La politique internationale
Cette simplicité n'était pas pour autant ennuyante car les habitants avaient une vie communautaire riche, la religion catholique et leur propre langue « créole ». Mais la quiétude des Chagossiens va être bouleversée par les réalités de la politique internationale. La guerre froide pousse les États-Unis à installer une base militaire dans l’océan Indien et son choix se porte sur l’archipel des Chagos, plus particulièrement l’île de Diego Garcia.
Les premières discussions entre Américains et Britanniques ont lieu en 1964. Mais voilà qu’un obstacle se dresse sur la route des États-Unis. L’indépendance de Maurice est imminente et les États-Unis ne souhaitent pas que son projet de base militaire soit tributaire du bon vouloir du nouvel État indépendant, vu que celui-ci pourrait bien être hostile à sa cause.
C’est ainsi que les États-Unis proposent que l'archipel des Chagos soit détaché de Maurice, avant que le pays n’obtienne son indépendance. Le 8 novembre 1965, un Ordre en Conseil vient accomplir cet objectif, en créant une nouvelle colonie, soit le BIOT, qui comprend l’archipel des Chagos ainsi que les îles Aldabra, Farquhar et Desroches.
C’est la première étape vers l’évacuation des Chagos par la Grande-Bretagne. Avec le déclin des activités économiques, les fonctionnaires sont contraints de rentrer chez eux, soit à Maurice ou aux Seychelles. Le sort des Chagossiens demeure, pour le moins, indécis à ce stade. Mais il existe un épineux problème pour le gouvernement britannique qui savait déjà qu’il s’exposait aux critiques les plus acerbes pour ses actions. Que faire des Chagossiens, ceux qui sont nés dans l’archipel et dont les familles y habitent depuis plusieurs générations ? Ceux-là ne peuvent être contraints de regagner Maurice ou les Seychelles, terre étrangère.
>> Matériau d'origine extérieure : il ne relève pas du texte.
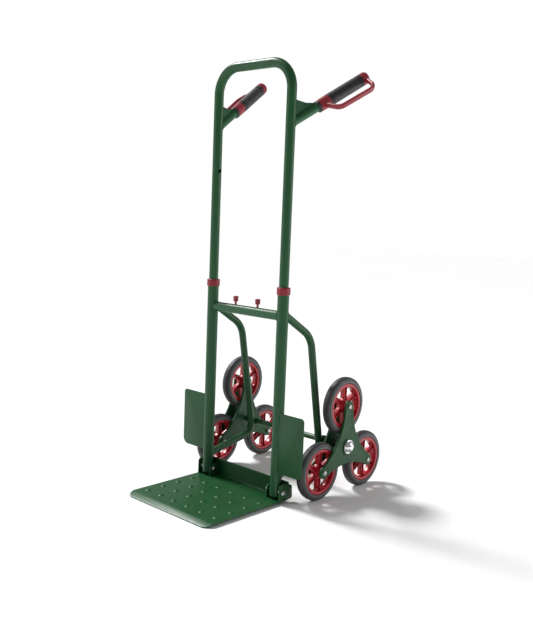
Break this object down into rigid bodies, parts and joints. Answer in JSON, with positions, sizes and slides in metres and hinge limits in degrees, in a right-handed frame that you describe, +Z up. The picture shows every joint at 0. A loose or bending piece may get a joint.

Comme ils sont désormais les habitants de la nouvelle colonie qu’est le BIOT, l’indépendance de Maurice complique davantage la tâche des Britanniques d’évacuer les Chagos pour les besoins militaires américains. Pour parvenir à ses fins, la Grande-Bretagne va tout faire pour dissimuler aux yeux du monde, surtout auprès de l’Organisation des Nations unies, l’existence de toute forme de population permanente sur les îles de l’archipel et ainsi éviter toute obligation qui pourrait naître sous l’article 73 de la Charte des Nations unies.
SOURCE :
Chagos Islanders v Attorney General Her Majesty's British Indian Ocean Territory Commissioner, Court of Appeal — Queen's Bench Division, October 09, 2003, [2 003] EWHC 2222 (QB).
Chapitre XI
Déclaration relative aux territoires non autonomes
Article 73
Les Chagossiens estiment que la Grande-Bretagne a failli à ses obligations internationales sous l’article 73 de la Charte des Nations unies en les contraignant à quitter l’archipel. Les membres des Nations unies qui ont la responsabilité d'administrer des territoires qui ne sont pas encore gérés complètement par les populations elles-mêmes, reconnaissent le principe de la primauté des intérêts des habitants de ces territoires. Ils acceptent comme mission sacrée l'obligation de favoriser dans toute la mesure possible leur prospérité, dans le cadre du système de paix et de sécurité internationales établi par la présente Charte et à cette fin :
a) d'assurer, en respectant la culture des populations en question, leur progrès politique, économique et social, ainsi que le développement de leur instruction, de les traiter avec équité et de les protéger contre les abus ;
b) de développer leur capacité de s'administrer elles-mêmes, de tenir compte des aspirations politiques des populations et de les aider dans le développement progressif de leurs libres institutions politiques, dans la mesure appropriée aux conditions particulières de chaque territoire et de ses populations et à leurs degrés variables de développement ;
c) d'affermir la paix et la sécurité internationales ;
d) de favoriser des mesures constructives de développement, d'encourager des travaux de recherche, de coopérer entre eux et quand les circonstances s'y prêteront, avec les organismes internationaux spécialisés, en vue d'atteindre effectivement les buts sociaux, économiques et scientifiques énoncés au présent Article ;
e) de communiquer régulièrement au secrétaire général, à titre d'information, sous réserve des exigences de la sécurité et de considérations d'ordre constitutionnel, des renseignements statistiques et autres de nature technique relatifs aux conditions économiques, sociales et de l'instruction dans les territoires dont ils sont respectivement responsables, autres que ceux auxquels s'appliquent les Chapitres XII et XIII.